In the 1990s NAPO began to expand its forums to regional and international discussions about poverty eradication. Areas of discussion included concerns about homelessness, women's poverty issues, wage inequality, the growing attack on the poor, the result of neoliberal shifts towards the downsizing of government and dismantling of social programs. From addressing the UN to co-hosting conferences at the regional and international level, NAPO drew powerful connections between reality of poverty in Canada and growing poverty as a result of globalization.

In the 1993 it convened a second Poor People's Conference and co-hosted a UN Poverty Roundtable in 1998 to deal with poverty in the Americas.

In the 2000s it published studies and began a national campaign for a new minimum wage. It also championed the rights of homeless people and won a legal case against the City of Winnipeg which was forced to repeal a by-law prohibiting panhandling.

== Mission ==
The mission of CWP is to relieve poverty in Canada by educating Canadians about the human and financial cost of poverty and by identifying public policy solutions. These 'costs' include financial and 'human'. CWP works with people from government, business and community groups to influence legislative priorities at the federal level regarding income and social support needs. CWP uses a human rights framework which states that all Canadians have a right to equality and dignity and expects social institutions to uphold the values of caring, responsibility, and accountability based on UN concepts of fundamental human rights.

Louise Arbour, Chief Prosecutor at the Hague International War Tribunals and an Honorary Director of CWP, has stated "poverty prevails as the gravest human rights challenge in the world".
In Canada, inequalities of access to social and economic resources contribute significantly to poverty levels across Canada, i.e., those in poverty are often First Nation people, immigrants and refugees, single adults between the ages of 45-64, and single mothers with children, disabled, those in the lowest-paying jobs, full or part-time. People in poverty in Canada more often access food banks, are often homeless, or in low-cost, sub-standard housing; they are part of the 'working poor' who rely on low wages, or are stuck in the poverty trap of welfare, and face hunger.

== Activities and impacts/successes ==

In 2006 the Federal Government cut the funding to CWP and other anti-poverty groups, seriously impeding their work. The Canadian Council for International Co-operation, a group involved in global poverty reduction and connected to CWP, is threatened with complete funding cuts. However, the organization has refused to simply stop operating. In 2009, Canada Without Poverty adopted a new logo that "symbolizes rising above one's poverty line towards a bright future".

The need for greater pressure is evident in the erosion of concern of the Federal government to address poverty.
Poverty deeply impacted individuals, families, society and costs governments perhaps as much as $80 billion in 2015. and over $300 billion in 2022. Individually it is characterized by people having to make tough choices between meeting basic needs like deciding whether to eat, buy new shoes, pay the rent etc.
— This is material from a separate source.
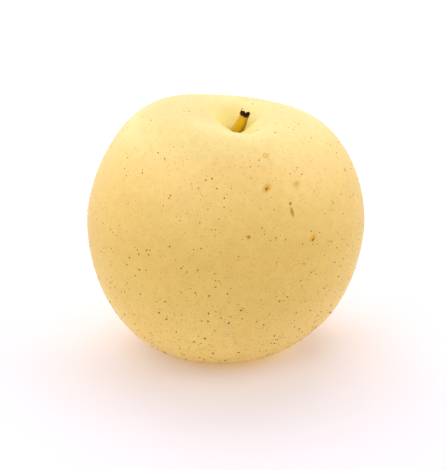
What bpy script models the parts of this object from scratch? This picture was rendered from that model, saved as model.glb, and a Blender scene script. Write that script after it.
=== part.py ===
"""An Asian pear resting on its calyx end: the round fruit and its short clipped stem.

Metres, +Z up. The origin is on the ground, under the middle of the fruit's outline box.
Azimuths are in degrees, anticlockwise from +X as seen from above, so -Y is the front.

The fruit is a profile turned about its core, then made uneven as a grown fruit is: slightly
oval, higher on one shoulder, with a dip in the rim of the stem cavity and the bottom of that
cavity a little off the core, and leaning a little above the flat ring that it rests on.
"""
import math

import bmesh
import bpy
from mathutils import Matrix, Vector
from mathutils.geometry import interpolate_bezier

# Fruit, sizes of the turned profile
FRUIT_WIDTH = 0.0900
WIDEST_HEIGHT = 0.0434
SHOULDER_HEIGHT = 0.0829
SHOULDER_RADIUS = 0.0155
CAVITY_DEPTH = 0.0092
REST_INNER_RADIUS = 0.0115
REST_OUTER_RADIUS = 0.0151
BASIN_DEPTH = 0.0045

# Fruit, how full its curves are: each is a share of the span of one profile curve
BASE_FULLNESS = 0.63
LOWER_FULLNESS = 0.441
UPPER_FULLNESS = 0.307
SHOULDER_FULLNESS = 0.714
RIM_FULLNESS = 0.56
CAVITY_FLOOR_FULLNESS = 0.305
BASIN_FULLNESS = 0.50
BASIN_EDGE_FULLNESS = 0.40

# Fruit, how it differs from a turned shape
OVALITY = 0.033
OVAL_AZIMUTH = 28.6
SHOULDER_RISE = 0.0036
SHOULDER_RISE_AZIMUTH = 241.0
SHOULDER_RISE_SPREAD = 0.010
DIP_DEPTH = 0.0072
DIP_RADIUS = 0.0130
DIP_AZIMUTH = -75.0
DIP_LEFT_SPREAD = 60.0
DIP_RIGHT_SPREAD = 30.7
CAVITY_SHIFT = 0.0012
LEAN = 2.65
LEAN_START_HEIGHT = 0.016

# Stem
STEM_LENGTH = 0.0078
STEM_LEAN = 19.5
STEM_OFFSET = 0.0005
STEM_FOOT_DIAMETER = 0.0041
STEM_SHAFT_DIAMETER = 0.0037
STEM_NECK_DIAMETER = 0.0031
STEM_TIP_DIAMETER = 0.0032
STEM_TIP_LENGTH = 0.0016
STEM_CUT_SLANT = 12.0
STEM_CLEARANCE = 0.0003
STEM_SINK = 0.0030

# Mesh fineness
FRUIT_SEGMENTS = 60
BODY_CURVE_POINTS = 11
CAVITY_CURVE_POINTS = 10
BASIN_CURVE_POINTS = 5
STEM_SEGMENTS = 16
STEM_RINGS = 10
MERGE_DISTANCE = 1e-6

# Finishes: linear red, green, blue, then roughness
SKIN_COLOUR = (0.80, 0.55, 0.20)
SKIN_ROUGHNESS = 0.45
STEM_COLOUR = (0.36, 0.22, 0.05)
STEM_ROUGHNESS = 0.75


def clear_scene():
    """Remove what the opened file holds."""
    for thing in list(bpy.data.objects):
        bpy.data.objects.remove(thing, do_unlink=True)


def finish(name, colour, roughness):
    """A non-metal Principled material."""
    material = bpy.data.materials.new(name)
    material.use_nodes = True
    shader = material.node_tree.nodes["Principled BSDF"]
    shader.inputs["Base Color"].default_value = (*colour, 1.0)
    shader.inputs["Roughness"].default_value = roughness
    shader.inputs["Metallic"].default_value = 0.0
    return material


def object_from(bm, name, material=None):
    """Turn a bmesh into a smooth-shaded object of the scene."""
    bmesh.ops.recalc_face_normals(bm, faces=bm.faces)
    mesh = bpy.data.meshes.new(name)
    bm.to_mesh(mesh)
    bm.free()
    mesh.shade_smooth()
    thing = bpy.data.objects.new(name, mesh)
    bpy.context.scene.collection.objects.link(thing)
    if material:
        mesh.materials.append(material)
    return thing


def ease(share):
    """Go from 0 to 1 with a level start and end."""
    share = min(max(share, 0.0), 1.0)
    return share * share * (3.0 - 2.0 * share)


def curve(knots, count):
    """Points along one Bezier curve of the profile, given as four (radius, height) pairs."""
    start, first, second, end = (Vector((radius, height, 0.0)) for radius, height in knots)
    return [(p.x, p.y) for p in interpolate_bezier(start, first, second, end, count)]


def fruit_profile():
    """The turned profile as (radius, height), from the cavity floor round to the basin."""
    widest = FRUIT_WIDTH / 2
    floor = SHOULDER_HEIGHT - CAVITY_DEPTH
    upper = SHOULDER_HEIGHT - WIDEST_HEIGHT
    cavity = curve([
        (0.0, floor),
        (SHOULDER_RADIUS * CAVITY_FLOOR_FULLNESS, floor),
        (SHOULDER_RADIUS * (1 - RIM_FULLNESS), SHOULDER_HEIGHT),
        (SHOULDER_RADIUS, SHOULDER_HEIGHT),
    ], CAVITY_CURVE_POINTS)
    shoulder = curve([
        (SHOULDER_RADIUS, SHOULDER_HEIGHT),
        (SHOULDER_RADIUS + SHOULDER_FULLNESS * (widest - SHOULDER_RADIUS), SHOULDER_HEIGHT),
        (widest, WIDEST_HEIGHT + UPPER_FULLNESS * upper),
        (widest, WIDEST_HEIGHT),
    ], BODY_CURVE_POINTS)
    belly = curve([
        (widest, WIDEST_HEIGHT),
        (widest, WIDEST_HEIGHT * (1 - LOWER_FULLNESS)),
        (REST_OUTER_RADIUS + BASE_FULLNESS * (widest - REST_OUTER_RADIUS), 0.0),
        (REST_OUTER_RADIUS, 0.0),
    ], BODY_CURVE_POINTS)
    basin = curve([
        (REST_INNER_RADIUS, 0.0),
        (REST_INNER_RADIUS * (1 - BASIN_EDGE_FULLNESS), 0.0),
        (REST_INNER_RADIUS * BASIN_FULLNESS, BASIN_DEPTH),
        (0.0, BASIN_DEPTH),
    ], BASIN_CURVE_POINTS)
    return cavity + shoulder[1:] + belly[1:] + basin


def rim_dip(radius, azimuth):
    """How far the dip in the cavity's rim lowers a point of the upper half."""
    away = math.remainder(azimuth - math.radians(DIP_AZIMUTH), math.tau)
    spread = math.radians(DIP_LEFT_SPREAD if away < 0 else DIP_RIGHT_SPREAD)
    reach = (radius / DIP_RADIUS) ** 2
    return DIP_DEPTH * math.exp(-(away / spread) ** 2) * reach * math.exp(1 - reach)


def grown(point):
    """Move a point of the turned fruit to its place on the uneven one."""
    radius = math.hypot(point.x, point.y)
    azimuth = math.atan2(point.y, point.x)
    freedom = ease(point.z / LEAN_START_HEIGHT)
    oval = OVALITY * freedom * math.cos(2 * (azimuth - math.radians(OVAL_AZIMUTH)))
    height, shift = point.z, 0.0
    if point.z > WIDEST_HEIGHT:
        share = min((point.z - WIDEST_HEIGHT) / (SHOULDER_HEIGHT - WIDEST_HEIGHT), 1.0)
        side = math.cos(azimuth - math.radians(SHOULDER_RISE_AZIMUTH))
        side *= radius / math.hypot(radius, SHOULDER_RISE_SPREAD)
        height += SHOULDER_RISE * share ** 2 * side - rim_dip(radius, azimuth)
        shift = CAVITY_SHIFT * max(1.0 - (radius / SHOULDER_RADIUS) ** 2, 0.0)
    place = Vector((point.x * (1 + oval) + shift, point.y * (1 + oval), height))
    return Matrix.Rotation(math.radians(LEAN) * freedom, 3, "Y") @ place


def turn(profile, segments):
    """Turn a profile of (radius, height) points about the core into a closed skin."""
    bm = bmesh.new()
    verts = [bm.verts.new((radius, 0.0, height)) for radius, height in profile]
    edges = [bm.edges.new(pair) for pair in zip(verts, verts[1:])]
    bmesh.ops.spin(bm, geom=verts + edges, cent=(0, 0, 0), axis=(0, 0, 1),
                   dvec=(0, 0, 0), angle=math.tau, steps=segments)
    bmesh.ops.remove_doubles(bm, verts=bm.verts, dist=MERGE_DISTANCE)
    return bm


def build_fruit(material):
    """The fruit: one solid body, with its stem cavity, calyx basin and flat resting ring."""
    bm = turn(fruit_profile(), FRUIT_SEGMENTS)
    for vert in bm.verts:
        vert.co = grown(vert.co)
    return object_from(bm, "fruit", material)


def stem_radius(distance):
    """The stem's radius at a distance along it from the cavity floor."""
    neck = STEM_LENGTH - STEM_TIP_LENGTH
    shaft = neck / 2
    if distance < shaft:
        share, low, high = distance / shaft, STEM_FOOT_DIAMETER, STEM_SHAFT_DIAMETER
    elif distance < neck:
        share, low, high = (distance - shaft) / (neck - shaft), STEM_SHAFT_DIAMETER, STEM_NECK_DIAMETER
    else:
        share, low, high = (distance - neck) / STEM_TIP_LENGTH, STEM_NECK_DIAMETER, STEM_TIP_DIAMETER
    return (low + (high - low) * ease(share)) / 2


def stem_profile():
    """The stem as (radius, height) before it leans, from its cut end down into the fruit."""
    heights = [STEM_LENGTH * i / STEM_RINGS for i in range(STEM_RINGS, -1, -1)] + [-STEM_SINK]
    side = [(stem_radius(height), height) for height in heights]
    return [(0.0, heights[0]), *side, (0.0, heights[-1])]


def build_stem(fruit, material):
    """The stem: a rod that leans in the cavity, its foot cut to the floor with a clearance."""
    foot = grown(Vector((STEM_OFFSET, 0.0, SHOULDER_HEIGHT - CAVITY_DEPTH)))
    place = Matrix.Translation(foot) @ Matrix.Rotation(math.radians(LEAN + STEM_LEAN), 4, "Y")
    slant = math.tan(math.radians(STEM_CUT_SLANT))
    bm = turn(stem_profile(), STEM_SEGMENTS)
    for vert in bm.verts:
        tip_share = ease((vert.co.z - STEM_LENGTH) / STEM_TIP_LENGTH + 1.0)
        vert.co.z += slant * vert.co.x * tip_share
        vert.co = place @ vert.co
    stem = object_from(bm, "stem", material)
    seat = stem.modifiers.new("seat", "BOOLEAN")
    seat.operation = "DIFFERENCE"
    seat.solver = "EXACT"
    seat.object = swollen(fruit)
    return stem


def swollen(fruit):
    """A hidden cutter: the fruit's skin moved out by the stem's clearance."""
    bm = bmesh.new()
    bm.from_mesh(fruit.data)
    bm.normal_update()
    moves = [(vert, vert.normal * STEM_CLEARANCE) for vert in bm.verts]
    for vert, move in moves:
        vert.co += move
    cutter = object_from(bm, "stem_seat_cutter")
    cutter.hide_render = True
    cutter.display_type = "WIRE"
    return cutter


def stand_on_origin(fruit, others):
    """Put the middle of the fruit's outline box over the origin, and the others with it."""
    xs = [vert.co.x for vert in fruit.data.vertices]
    ys = [vert.co.y for vert in fruit.data.vertices]
    shift = Vector(((min(xs) + max(xs)) / -2, (min(ys) + max(ys)) / -2, 0.0))
    for thing in [fruit, *others]:
        thing.data.transform(Matrix.Translation(shift))


def main():
    """Build the fruit and its stem."""
    clear_scene()
    fruit = build_fruit(finish("pear_skin", SKIN_COLOUR, SKIN_ROUGHNESS))
    stem = build_stem(fruit, finish("dry_stem", STEM_COLOUR, STEM_ROUGHNESS))
    stand_on_origin(fruit, [stem, stem.modifiers["seat"].object])


main()
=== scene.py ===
"""Looks of an Asian pear that rests on its calyx end, on a white table under soft studio light.

Metres, +Z up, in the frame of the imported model. Azimuths are in degrees, anticlockwise from +X as
seen from above, so -Y is the front. Each part of the pear is a class that holds its sizes, builds
its mesh and dresses it; main builds them in order.
"""
import logging
import math
from collections.abc import Sequence
from dataclasses import dataclass, field
from enum import Enum
from functools import cached_property
from typing import Any

import bpy
import numpy as np
from bpy.types import Material, Node, NodeSocket, NodeTree, Object
from mathutils import Euler, Matrix, Vector


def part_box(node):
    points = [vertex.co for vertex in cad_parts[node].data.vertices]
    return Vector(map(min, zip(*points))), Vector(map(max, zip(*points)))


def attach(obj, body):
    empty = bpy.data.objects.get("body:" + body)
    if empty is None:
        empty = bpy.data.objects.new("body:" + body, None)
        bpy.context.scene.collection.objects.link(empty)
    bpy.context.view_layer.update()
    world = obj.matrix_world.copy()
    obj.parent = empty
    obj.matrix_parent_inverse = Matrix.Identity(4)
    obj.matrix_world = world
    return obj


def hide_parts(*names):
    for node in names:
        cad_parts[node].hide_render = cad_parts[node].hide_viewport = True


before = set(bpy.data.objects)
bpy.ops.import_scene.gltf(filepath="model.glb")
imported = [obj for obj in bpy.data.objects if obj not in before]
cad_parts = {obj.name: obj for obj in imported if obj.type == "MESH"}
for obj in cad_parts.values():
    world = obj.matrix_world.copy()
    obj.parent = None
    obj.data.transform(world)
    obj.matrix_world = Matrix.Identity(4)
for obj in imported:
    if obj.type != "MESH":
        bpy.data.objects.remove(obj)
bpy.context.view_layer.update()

LOG = logging.getLogger("pear")
MM = 0.001
BODY = "root"
MIXED = 2  # number of the Mix node's colour output
DRAWN = 1  # number of the Random Value node's float output


class Slot(Enum):
    """Material slot names."""

    SKIN = "pear_skin"
    STEM = "dry_stem"


class Lamp(Enum):
    """The studio's soft lights: name, place, width in metres and power in watts."""

    OVERHEAD = ("overhead_softbox", (0.0, 0.60, 0.80), 0.9, 3.45)
    BACK = ("back_panel", (0.0, 1.10, 0.40), 0.9, 0.55)
    LEFT = ("left_panel", (-0.90, 0.0, 0.40), 0.8, 1.55)
    RIGHT = ("right_panel", (0.90, 0.0, 0.40), 0.8, 3.35)
    BACK_LEFT = ("back_left_panel", (-0.70, 0.70, 0.50), 0.8, 2.3)
    BACK_RIGHT = ("back_right_panel", (0.70, 0.70, 0.50), 0.8, 1.05)
    FRONT_LEFT = ("front_left_softbox", (-0.80, -0.80, 0.60), 0.7, 3.1)
    FRONT = ("front_fill", (0.0, -1.10, 0.25), 0.6, 0.8)


# ---- shared tools


def linear(code: str) -> tuple[float, float, float, float]:
    """Turn an sRGB hex colour into linear red, green, blue and a full alpha.

    Args:
        code: The colour as "#RRGGBB".

    Returns:
        Four floats, as Blender's colour sockets take them.
    """
    shares = [int(code[i:i + 2], 16) / 255 for i in (1, 3, 5)]
    return (*[s / 12.92 if s <= 0.04045 else ((s + 0.055) / 1.055) ** 2.4 for s in shares], 1.0)


def ease(share: np.ndarray | float) -> np.ndarray:
    """Go from 0 to 1 with a level start and end.

    Args:
        share: How far along, clamped to 0..1.

    Returns:
        The eased share.
    """
    share = np.clip(share, 0.0, 1.0)
    return share * share * (3.0 - 2.0 * share)


def feed(tree: NodeTree, node: Node, inputs: dict[int | str, Any]) -> None:
    """Give a node's inputs their values and links.

    Args:
        tree: The tree that holds the node.
        node: The node.
        inputs: A value, a socket to link from, or a node whose first output is linked, by the
            input's identifier, name or number.
    """
    for key, value in inputs.items():
        named = [socket for socket in node.inputs if socket.identifier == key]
        socket = named[0] if named else node.inputs[key]
        if isinstance(value, Node):
            value = value.outputs[0]
        if isinstance(value, NodeSocket):
            tree.links.new(value, socket)
        else:
            socket.default_value = value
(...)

Studies have found poverty is strongly associated with poorer health, physical and emotional, alcohol and drug abuse, recidivism in the criminal justice system, class divides that threaten Canadian social stability, and higher early mortality rates among those living in poverty.

=== Campaigns ===

CWP has been involved in a number of significant, comprehensive campaigns including: "Dignity for All: The Campaign for a Poverty-Free Canada", a campaign that was co-founded in 2009 with Citizens for Public Justice. This campaign focused on three fundamental "wants" in order to address the "structural causes of poverty in Canada" . This project was supported by over 550 Canadian anti-poverty groups (including Acorn Canada, and Alberta Human Rights Commission and almost 130 Members of Parliament and 15 Senators.
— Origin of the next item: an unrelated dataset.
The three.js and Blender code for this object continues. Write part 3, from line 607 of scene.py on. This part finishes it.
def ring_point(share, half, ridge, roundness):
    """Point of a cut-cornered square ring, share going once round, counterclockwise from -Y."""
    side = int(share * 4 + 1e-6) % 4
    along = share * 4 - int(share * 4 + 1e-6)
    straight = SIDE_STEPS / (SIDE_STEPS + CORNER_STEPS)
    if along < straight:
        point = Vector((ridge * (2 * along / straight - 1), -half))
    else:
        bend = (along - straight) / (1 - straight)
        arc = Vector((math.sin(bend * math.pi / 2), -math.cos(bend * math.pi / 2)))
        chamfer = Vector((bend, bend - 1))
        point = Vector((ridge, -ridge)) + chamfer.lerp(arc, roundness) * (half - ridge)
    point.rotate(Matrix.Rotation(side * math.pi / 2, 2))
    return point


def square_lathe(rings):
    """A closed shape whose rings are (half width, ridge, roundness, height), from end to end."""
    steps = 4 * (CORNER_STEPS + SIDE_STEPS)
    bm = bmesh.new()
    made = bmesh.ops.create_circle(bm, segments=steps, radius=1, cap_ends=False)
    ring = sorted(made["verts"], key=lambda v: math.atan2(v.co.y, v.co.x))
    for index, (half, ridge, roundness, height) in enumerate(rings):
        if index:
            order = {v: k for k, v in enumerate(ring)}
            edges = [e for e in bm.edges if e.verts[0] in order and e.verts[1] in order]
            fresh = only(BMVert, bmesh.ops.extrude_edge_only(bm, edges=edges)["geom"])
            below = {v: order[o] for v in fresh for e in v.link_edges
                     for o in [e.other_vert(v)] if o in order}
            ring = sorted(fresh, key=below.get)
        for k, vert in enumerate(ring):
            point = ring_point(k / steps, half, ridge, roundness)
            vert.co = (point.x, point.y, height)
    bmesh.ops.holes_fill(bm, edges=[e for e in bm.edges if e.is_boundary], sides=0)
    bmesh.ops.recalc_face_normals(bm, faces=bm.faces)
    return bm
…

CWP was involved in writing Bill C-233, An Act to eliminate poverty in Canada (formerly Bill C-545). The original bill died on the floor in 2010, although it was reintroduced into Parliament by NDP MP Jean Crowder.

In 2022, CWP was awarded Sustainable Development Goals Program Funding for the Lived Experience Community 2030 project. CWP worked on 4 of the 17 SDGs: (1) No Poverty, (2) Zero Hunger, (10) Reduced Inequalities, and (11) Sustainable Cities and Communities.
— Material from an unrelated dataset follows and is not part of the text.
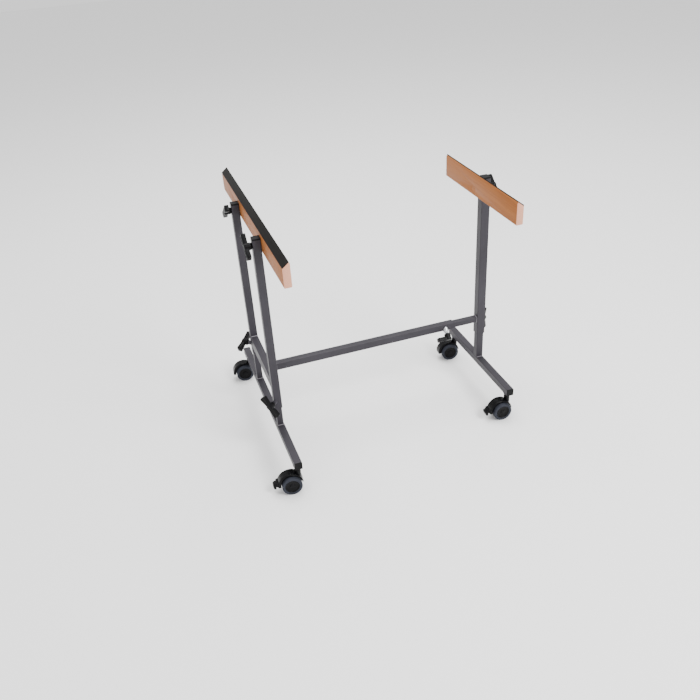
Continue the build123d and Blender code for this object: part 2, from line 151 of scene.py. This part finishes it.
def beech(name):
    """Lacquered beech with its grain along Y, short ray flecks on the faces and pale end grain."""
    material, tree, shader = new_material(name)
    bands = noise(tree, stretched(tree, (34, 2.2, 34)), detail=5, roughness=0.6, distortion=0.9)
    face = ramp(
        tree,
        bands,
        (0.28, (0.27, 0.090, 0.020)),
        (0.52, (0.33, 0.117, 0.029)),
        (0.78, (0.38, 0.145, 0.040)),
    )
    fibres = noise(tree, stretched(tree, (420, 9, 420)), detail=3, roughness=0.7)
    fibre_tint = ramp(tree, fibres, (0.30, (0.84, 0.80, 0.78)), (0.70, (1.08, 1.08, 1.08)))
    face = mixed(tree, 0.75, face, fibre_tint, "MULTIPLY")
    rays = noise(tree, stretched(tree, (950, 190, 950)), detail=1)
    ray_tint = ramp(tree, rays, (0.0, (0.62, 0.52, 0.46)), (0.33, (0.80, 0.74, 0.70)), (0.40, (1, 1, 1)))
    face = mixed(tree, 0.75, face, ray_tint, "MULTIPLY")

    position = add_node(tree, "ShaderNodeTexCoord").outputs["Object"]
    rings = add_node(
        tree,
        "ShaderNodeTexWave",
        {"Vector": position, "Scale": 85.0, "Distortion": 5.0, "Detail": 3.0, "Detail Scale": 1.4},
        wave_type="RINGS",
        rings_direction="Y",
    ).outputs["Fac"]
    end = ramp(tree, rings, (0.0, (0.55, 0.26, 0.17)), (1.0, (0.64, 0.33, 0.225)))
    pores = noise(tree, stretched(tree, (1500, 40, 1500)), detail=1)
    pore_tint = ramp(tree, pores, (0.30, (0.72, 0.66, 0.62)), (0.42, (1, 1, 1)))
    end = mixed(tree, 0.7, end, pore_tint, "MULTIPLY")

    normal = add_node(tree, "ShaderNodeTexCoord").outputs["Normal"]
    along = add_node(tree, "ShaderNodeSeparateXYZ", {"Vector": normal}).outputs["Y"]
    sideways = add_node(tree, "ShaderNodeMath", {0: along}, operation="ABSOLUTE").outputs["Value"]
    is_end = spread(tree, sideways, 0.0, 1.0, 0.75, 0.9)
    tree.links.new(mixed(tree, is_end, face, end), shader.inputs["Base Color"])
    tree.links.new(spread(tree, bands, 0.44, 0.56), shader.inputs["Roughness"])
    bump(tree, shader, fibres, 0.00010, 0.5)
    shader.inputs["Specular IOR Level"].default_value = 0.2
    return material


def plastic(name, colour, gloss, grain_scale, grain_depth, sheen=0.1):
    """Moulded plastic or rubber: a fine grain, with a drift in its shade and gloss."""
    material, tree, shader = new_material(name)
    drift = noise(tree, stretched(tree, (45, 45, 45)), detail=5)
    low = tuple(0.82 * c for c in colour)
    high = tuple(1.35 * c for c in colour)
    tree.links.new(ramp(tree, drift, (0.3, low), (0.75, high)), shader.inputs["Base Color"])
    tree.links.new(spread(tree, drift, gloss - 0.07, gloss + 0.09), shader.inputs["Roughness"])
    grain = noise(tree, stretched(tree, (grain_scale, grain_scale, grain_scale)), detail=2, roughness=0.7)
    bump(tree, shader, grain, grain_depth, 0.6)
    shader.inputs["Specular IOR Level"].default_value = sheen
    return material


def ribbed_strip(name):
    """Dull black strip with fine ribs along its length."""
    material, tree, shader = new_material(name)
    drift = noise(tree, stretched(tree, (60, 14, 60)), detail=5)
    shade = ramp(tree, drift, (0.3, (0.004, 0.0034, 0.003)), (0.8, (0.009, 0.0078, 0.007)))
    tree.links.new(shade, shader.inputs["Base Color"])
    position = add_node(tree, "ShaderNodeTexCoord").outputs["Object"]
    inputs = {"Vector": position, "Scale": 95.0, "Distortion": 0.3}
    ribs = add_node(tree, "ShaderNodeTexWave", inputs, bands_direction="X").outputs["Fac"]
    bump(tree, shader, ribs, 0.0002, 0.7)
    tree.links.new(spread(tree, drift, 0.62, 0.80), shader.inputs["Roughness"])
    shader.inputs["Specular IOR Level"].default_value = 0.15
    return material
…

==Organizational features ==

Current and past CWP Board of Directors are primarily drawn from poverty activists, all of whom have lived in poverty themselves, either as children and/or as adults. In 2012 there were nine board members who lived in regions across the country. All continued to work as activists representing various communities from First Nations to immigrants to urban and rural citizens.

In September 2012, Leilani Farha became CWP executive director. From June 2014 until 2020, she was appointed as the United Nations Special Rapporteur on Adequate Housing which she carried out in addition to her CWP role. As at 2023, Farha is honorary legal advisor to CWP.

The current board president is Harriett McLachlan.

CWP also has an Honorary Board, made up of Canadian political leaders including former Federal NDP leader Ed Broadbent, former Prime Minister Joe Clark, former Member of Parliament Monique Bégin and former Canadian Supreme Court Justice Louise Arbour. The fifth Honorary Board member is Ovide Mercredi, a Cree who serves as the Chief of the Misipawistik Cree Nation.

In February 2012, Elizabeth May, the Green Party of Canada leader joined an all-party panel discussion on poverty organized by the Dignity for All Campaign to ensure adequate discussion on issues relating to the low-income population remain on the public agenda.

In 2015 CWP employed four employees to fulfill all administrative affairs, including fund raising, communications, and organizing the various events and campaigns along with the assistance of numerous volunteers.